┌─ Supplied material

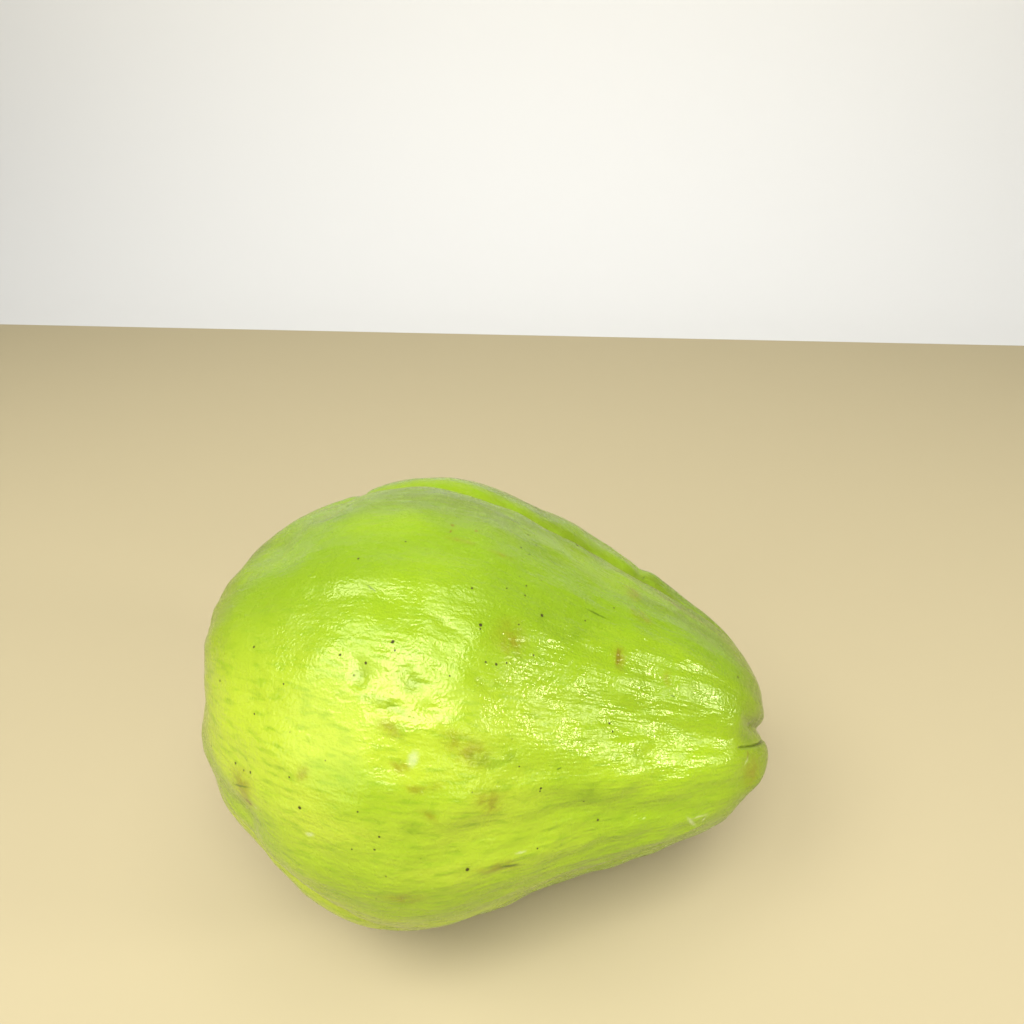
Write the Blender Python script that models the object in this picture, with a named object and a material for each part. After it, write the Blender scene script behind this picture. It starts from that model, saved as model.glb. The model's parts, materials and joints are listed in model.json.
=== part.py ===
"""A whole chayote squash lying on its belly, as one closed solid at its real size.

Metres, +Z up. The origin is the bottom centre of the fruit's box. +X points to the narrow end with the
puckered mouth, where the seed would sprout, -X to the broad stem end, and -Y is the near side.
"""

from math import cos, radians, sin

import bmesh
import bpy
import numpy as np
from mathutils import Matrix

MM = 0.001

# Driving dimensions, in mm
LENGTH = 130.0  # stem end to mouth along the fruit's own axis
GIRTH_RADIUS = 53.0  # where the turned body is fattest
WIDE = 1.06  # the section is wider across ...
LOW = 0.90  # ... than it is high
LEAN = 0.09  # slope by which the stem end leans back at the top
DROOP_DEGREES = 8.0  # how far the mouth hangs lower than the stem end
REST_FLAT = 1.4  # how much of the belly the fruit's own weight has pressed flat

# The mesh: the rings are closer together round the mouth, where the creases are narrow
MOUTH_STATION = 0.85
BODY_RINGS = 38
MOUTH_RINGS = 18
SEGMENTS = 60

# The outline from the stem end's middle to the mouth's, as shares of LENGTH and of GIRTH_RADIUS
OUTLINE = [
    (0.035, 0.0), (0.022, 0.15), (0.019, 0.32), (0.037, 0.49), (0.08, 0.66), (0.17, 0.83),
    (0.264, 0.95), (0.357, 1.0), (0.45, 0.98), (0.543, 0.895), (0.65, 0.775), (0.76, 0.655),
    (0.853, 0.545), (0.922, 0.44), (0.973, 0.3), (0.996, 0.15), (1.0, 0.0),
]

# Furrows and swellings are lines on the skin. Each has its half width in mm, and points of station, angle
# and depth. A station runs from 0 at the stem end's middle to 1 at the mouth's. An angle is in degrees round
# the axis: 0 on top, 90 on the near side, -90 on the far side. A depth is in mm, and a negative one swells.
FURROWS = {
    "top_furrow": (3.4, [(0.27, -17, 0.2), (0.34, -20, 2.2), (0.4, -20, 3.2), (0.47, -19, 3.6),
                         (0.56, -20, 4), (0.66, -24, 4), (0.74, -27, 3.6), (0.8, -30, 2.6),
                         (0.88, -30, 1.8), (0.95, -28, 0.8)]),
    "top_notch": (2, [(0.3, -12, 0), (0.312, -18, 1), (0.318, -30, 1.4), (0.315, -42, 0.4)]),
    "back_notch": (2.2, [(0.71, -25, 0), (0.718, -31, 0.7), (0.718, -42, 0.7)]),
    "upper_near_furrow": (5, [(0.16, 26, 0.2), (0.28, 27, 0.7), (0.41, 26, 0.8), (0.51, 24, 0.3)]),
    "mouth_furrow": (7, [(0.52, 40, 0), (0.6, 43, 1.6), (0.68, 45, 2.4), (0.76, 47, 2.4), (0.84, 50, 1.8),
                         (0.94, 51, 1)]),
    "lower_near_furrow": (6, [(0.4, 79, 0.3), (0.49, 74, 1), (0.6, 70, 1), (0.71, 73, 0.9), (0.8, 76, 0.2)]),
    "under_furrow": (3.4, [(0.14, 96, 0.2), (0.22, 100, 1.2), (0.32, 103, 2.4), (0.4, 107, 1.8),
                           (0.46, 111, 0.7), (0.56, 118, 0.4)]),
    "far_furrow": (5, [(0.14, -84, 0.4), (0.28, -86, 2), (0.5, -88, 2.6), (0.7, -88, 2.4), (0.86, -86, 2),
                       (0.95, -84, 0.8)]),
    "far_under_furrow": (5, [(0.16, -136, 0.4), (0.3, -138, 1.8), (0.5, -138, 1.2), (0.7, -134, 1.6),
                             (0.88, -132, 1.6), (0.95, -130, 0.6)]),
    "back_neck_lobe": (10, [(0.56, -38, -1), (0.61, -40, -2.6), (0.67, -42, -2.6), (0.78, -44, -2.2),
                            (0.88, -44, -1.4)]),
    "back_shoulder_hollow": (11, [(0.1, -40, 2.6), (0.2, -36, 3.4), (0.28, -38, 3)]),
    "upper_shoulder": (11, [(0.06, 16, -1.4), (0.14, 21, -2.2)]),
    "crown_hollow": (13, [(0.18, 6, 1.4), (0.235, 1, 3), (0.27, -4, 1.2)]),
    "shoulder_hollow": (10, [(0.06, 62, 0.8), (0.16, 70, 1.1), (0.24, 72, 0.4)]),
    "near_shoulder_hollow": (7, [(0.23, 88, 1.1), (0.27, 88, 1.5)]),
    "under_shoulder_hollow": (10, [(0.18, 114, 1.2), (0.28, 115, 1.6), (0.36, 116, 1.2), (0.42, 118, 0.6)]),
    "under_neck_hollow": (13, [(0.56, 116, 1), (0.64, 116, 2.3), (0.8, 114, 0.9), (0.86, 112, 0.3)]),
    "belly": (14, [(0.44, 180, -0.3), (0.49, 180, -1.2), (0.52, 180, -2.4), (0.55, 180, -2.8),
                   (0.6, 180, -2.4), (0.66, 180, -1.2), (0.72, 180, -0.2)]),
    "far_shoulder": (12, [(0.12, -64, -2), (0.2, -62, -1.6)]),
    "far_under_shoulder": (12, [(0.1, -162, -1.6), (0.2, -162, -1)]),
    "near_under_shoulder": (12, [(0.1, 150, -1.8), (0.2, 152, -1)]),
    "stem_dimple": (7, [(0, 0, 3), (0.02, 0, 3)]),
    "upper_lip_crease": (1.8, [(0.85, 36, 0), (0.9, 38, 2.3), (0.98, 40, 1.2)]),
    "recess": (3, [(0.86, 46, 0), (0.9, 45, 0.7), (0.97, 46, 1)]),
    "near_cleft": (1.2, [(0.87, 51, 0), (0.92, 52, 0.1), (1, 52, 0.4)]),
    "far_cleft": (1.8, [(1, -128, 3), (0.93, -128, 2), (0.87, -128, 0)]),
    "lower_lip": (6, [(0.9, 74, -1.9), (0.95, 66, -2.4)]),
    "lower_lip_crease": (2.5, [(0.86, 100, 0), (0.9, 98, 1.6), (0.95, 90, 1.6)]),
}
STEPS_BETWEEN_POINTS = 6  # straight stretches that stand for each furrow's curve

# Ripe chayote skin: pale yellowish green, waxy
SKIN_COLOUR = (0.42, 0.68, 0.06, 1.0)
SKIN_ROUGHNESS = 0.38


def clear_scene():
    for old in list(bpy.data.objects):
        bpy.data.objects.remove(old, do_unlink=True)


def outline_point(station):
    """Metres along the axis and out from it at a station, on a smooth curve through OUTLINE."""
    points = np.array(OUTLINE) * (LENGTH * MM, GIRTH_RADIUS * MM)
    lengths = np.linalg.norm(np.diff(points, axis=0), axis=1)
    stations = np.append(0.0, np.cumsum(lengths)) / lengths.sum()
    slopes = np.gradient(points, stations, axis=0)
    slopes[0, 0] = slopes[-1, 0] = 0.0  # the skin crosses the axis square at both ends
    k = min(int(np.searchsorted(stations, station, side="right")), len(points) - 1) - 1
    gap = stations[k + 1] - stations[k]
    s = (station - stations[k]) / gap
    rest = 1 - s
    return (
        points[k] * rest * rest * (1 + 2 * s)
        + points[k + 1] * s * s * (3 - 2 * s)
        + (slopes[k] * rest - slopes[k + 1] * s) * gap * s * rest
    )


def grown(point):
    """A point of the turned body, moved to where the flattened and leaning fruit has it."""
    x, y, z = point
    low_z = z * LOW
    fade = (1 - x / (LENGTH * MM)) ** 2
    return (x - LEAN * low_z * fade, y * WIDE, low_z)


def skin_point(station, degrees):
    x, out = outline_point(station)
    return grown((x, -out * sin(radians(degrees)), out * cos(radians(degrees))))


def turned_body():
    """The outline spun round the fruit's axis, as a bmesh with one vertex at each end."""
    body = bmesh.new()
    body_stations = np.linspace(0, MOUTH_STATION, BODY_RINGS, endpoint=False)
    mouth_stations = np.linspace(MOUTH_STATION, 1, MOUTH_RINGS)
    stations = np.append(body_stations, mouth_stations)
    corners = [body.verts.new((x, 0, out)) for x, out in map(outline_point, stations)]
    edges = [body.edges.new(ends) for ends in zip(corners, corners[1:])]
    bmesh.ops.spin(
        body, geom=corners + edges, cent=(0, 0, 0), axis=(1, 0, 0), angle=radians(360), steps=SEGMENTS,
        use_merge=True,
    )
    bmesh.ops.remove_doubles(body, verts=body.verts, dist=0.001 * MM)
    bmesh.ops.recalc_face_normals(body, faces=body.faces)
    for vert in body.verts:
        vert.co = grown(vert.co)
    body.normal_update()
    return body


def depth_of(points, half_width, line):
    """How deep one furrow is at each point: full depth on its line, fading smoothly to both sides."""
    stops = np.linspace(0, len(line) - 1, STEPS_BETWEEN_POINTS * (len(line) - 1) + 1)
    rows = np.array([np.interp(stops, range(len(line)), column) for column in zip(*line)]).T
    path = np.array([skin_point(station, degrees) for station, degrees, _ in rows])
    nearest = np.full(len(points), np.inf)
    depth = np.zeros(len(points))
    for start, end, (_, _, first), (_, _, last) in zip(path, path[1:], rows, rows[1:]):
        run = end - start
        share = np.clip((points - start) @ run / max(run @ run, MM**4), 0, 1)
        distance = np.linalg.norm(points - start - share[:, None] * run, axis=1)
        depth = np.where(distance < nearest, first + (last - first) * share, depth)
        nearest = np.minimum(nearest, distance)
    return depth * MM / (1 + (nearest / (half_width * MM)) ** 2) ** 1.5


def press_furrows(body):
    points = np.array([vert.co for vert in body.verts])
    normals = np.array([vert.normal for vert in body.verts])
    depth = sum(depth_of(points, half_width, line) for half_width, line in FURROWS.values())
    for vert, place in zip(body.verts, points - normals * depth[:, None]):
        vert.co = place


def lay_down(body):
    """Lets the mouth droop, presses the belly flat where it rests, and puts the origin under the middle."""
    droop = Matrix.Rotation(radians(DROOP_DEGREES), 3, "Y")
    bmesh.ops.rotate(body, cent=(0, 0, 0), matrix=droop, verts=body.verts)
    floor = min(vert.co.z for vert in body.verts) + REST_FLAT * MM
    for vert in body.verts:
        vert.co.z = max(vert.co.z, floor)
    places = np.array([vert.co for vert in body.verts])
    middle = (places.min(axis=0) + places.max(axis=0)) / 2
    bmesh.ops.translate(body, vec=(-middle[0], -middle[1], -floor), verts=body.verts)


def skin_material():
    skin = bpy.data.materials.new("chayote_skin")
    skin.use_nodes = True
    shader = skin.node_tree.nodes["Principled BSDF"]
    shader.inputs["Base Color"].default_value = SKIN_COLOUR
    shader.inputs["Roughness"].default_value = SKIN_ROUGHNESS
    shader.inputs["Metallic"].default_value = 0.0
    return skin


def chayote():
    body = turned_body()
    press_furrows(body)
    lay_down(body)
    mesh = bpy.data.meshes.new("chayote")
    body.to_mesh(mesh)
    body.free()
    mesh.materials.append(skin_material())
    mesh.shade_smooth()
    fruit = bpy.data.objects.new("chayote", mesh)
    bpy.context.scene.collection.objects.link(fruit)
    return fruit


clear_scene()
chayote()
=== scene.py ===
"""The looks of a ripe chayote squash that lies on its belly: its lobes, its puckered mouth, and a waxy,
finely wrinkled skin with the specks, scabs and scratches of a fruit from the market.

Metres, +Z up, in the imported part's frame. The fruit grows from the same outline and furrows as the part,
in finer steps. A place on the skin is a station and an angle. A station runs from 0 at the stem end's
middle to 1 at the mouth's. An angle is in degrees round the fruit: 0 on top, 90 on the near side.
"""

import json
from math import radians

import bpy
import numpy as np
from mathutils import Matrix, Vector, noise


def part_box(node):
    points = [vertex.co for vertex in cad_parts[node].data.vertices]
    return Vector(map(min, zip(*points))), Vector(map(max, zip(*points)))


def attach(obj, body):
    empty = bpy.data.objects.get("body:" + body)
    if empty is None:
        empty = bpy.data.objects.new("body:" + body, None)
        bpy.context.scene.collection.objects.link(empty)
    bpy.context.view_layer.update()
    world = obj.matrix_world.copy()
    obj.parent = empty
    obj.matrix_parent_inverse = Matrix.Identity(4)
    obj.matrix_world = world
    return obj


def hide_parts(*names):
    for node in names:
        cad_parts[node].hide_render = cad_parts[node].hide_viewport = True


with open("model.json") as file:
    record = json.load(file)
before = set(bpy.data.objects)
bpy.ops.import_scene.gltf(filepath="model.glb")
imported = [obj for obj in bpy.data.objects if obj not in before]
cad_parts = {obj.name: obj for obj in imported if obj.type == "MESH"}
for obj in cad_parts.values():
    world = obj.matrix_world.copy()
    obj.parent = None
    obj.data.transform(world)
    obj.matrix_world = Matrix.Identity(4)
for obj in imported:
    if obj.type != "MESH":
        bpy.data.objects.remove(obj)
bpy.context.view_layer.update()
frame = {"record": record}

MM = 0.001
NODE = frame["record"]["subparts"][0]["node"]

# ---- The grown form, with the part's driving dimensions in mm ----

LENGTH = 130.0
GIRTH_RADIUS = 53.0
WIDE = 1.06
LOW = 0.90
LEAN = 0.09
DROOP_DEGREES = 8.0
REST_FLAT = 1.4

# Shares of LENGTH and of GIRTH_RADIUS, from the stem end's middle to the mouth's
OUTLINE = [
    (0.035, 0.0), (0.022, 0.15), (0.019, 0.32), (0.037, 0.49), (0.08, 0.66), (0.17, 0.83),
    (0.264, 0.95), (0.357, 1.0), (0.45, 0.98), (0.543, 0.895), (0.65, 0.775), (0.76, 0.655),
    (0.853, 0.545), (0.922, 0.44), (0.973, 0.3), (0.996, 0.15), (1.0, 0.0),
]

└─

→ Exercise instructions
Exactly the lines from the line that has "0), matrix=droop, verts=body.verts)" through the line that has "bpy.context.scene.collection.objects.link(empty)" are to be repeated, both included, with nothing added.

→ Answer for the task
    bmesh.ops.rotate(body, cent=(0, 0, 0), matrix=droop, verts=body.verts)
    floor = min(vert.co.z for vert in body.verts) + REST_FLAT * MM
    for vert in body.verts:
        vert.co.z = max(vert.co.z, floor)
    places = np.array([vert.co for vert in body.verts])
    middle = (places.min(axis=0) + places.max(axis=0)) / 2
    bmesh.ops.translate(body, vec=(-middle[0], -middle[1], -floor), verts=body.verts)


def skin_material():
    skin = bpy.data.materials.new("chayote_skin")
    skin.use_nodes = True
    shader = skin.node_tree.nodes["Principled BSDF"]
    shader.inputs["Base Color"].default_value = SKIN_COLOUR
    shader.inputs["Roughness"].default_value = SKIN_ROUGHNESS
    shader.inputs["Metallic"].default_value = 0.0
    return skin


def chayote():
    body = turned_body()
    press_furrows(body)
    lay_down(body)
    mesh = bpy.data.meshes.new("chayote")
    body.to_mesh(mesh)
    body.free()
    mesh.materials.append(skin_material())
    mesh.shade_smooth()
    fruit = bpy.data.objects.new("chayote", mesh)
    bpy.context.scene.collection.objects.link(fruit)
    return fruit


clear_scene()
chayote()
=== scene.py ===
"""The looks of a ripe chayote squash that lies on its belly: its lobes, its puckered mouth, and a waxy,
finely wrinkled skin with the specks, scabs and scratches of a fruit from the market.

Metres, +Z up, in the imported part's frame. The fruit grows from the same outline and furrows as the part,
in finer steps. A place on the skin is a station and an angle. A station runs from 0 at the stem end's
middle to 1 at the mouth's. An angle is in degrees round the fruit: 0 on top, 90 on the near side.
"""

import json
from math import radians

import bpy
import numpy as np
from mathutils import Matrix, Vector, noise


def part_box(node):
    points = [vertex.co for vertex in cad_parts[node].data.vertices]
    return Vector(map(min, zip(*points))), Vector(map(max, zip(*points)))


def attach(obj, body):
    empty = bpy.data.objects.get("body:" + body)
    if empty is None:
        empty = bpy.data.objects.new("body:" + body, None)
        bpy.context.scene.collection.objects.link(empty)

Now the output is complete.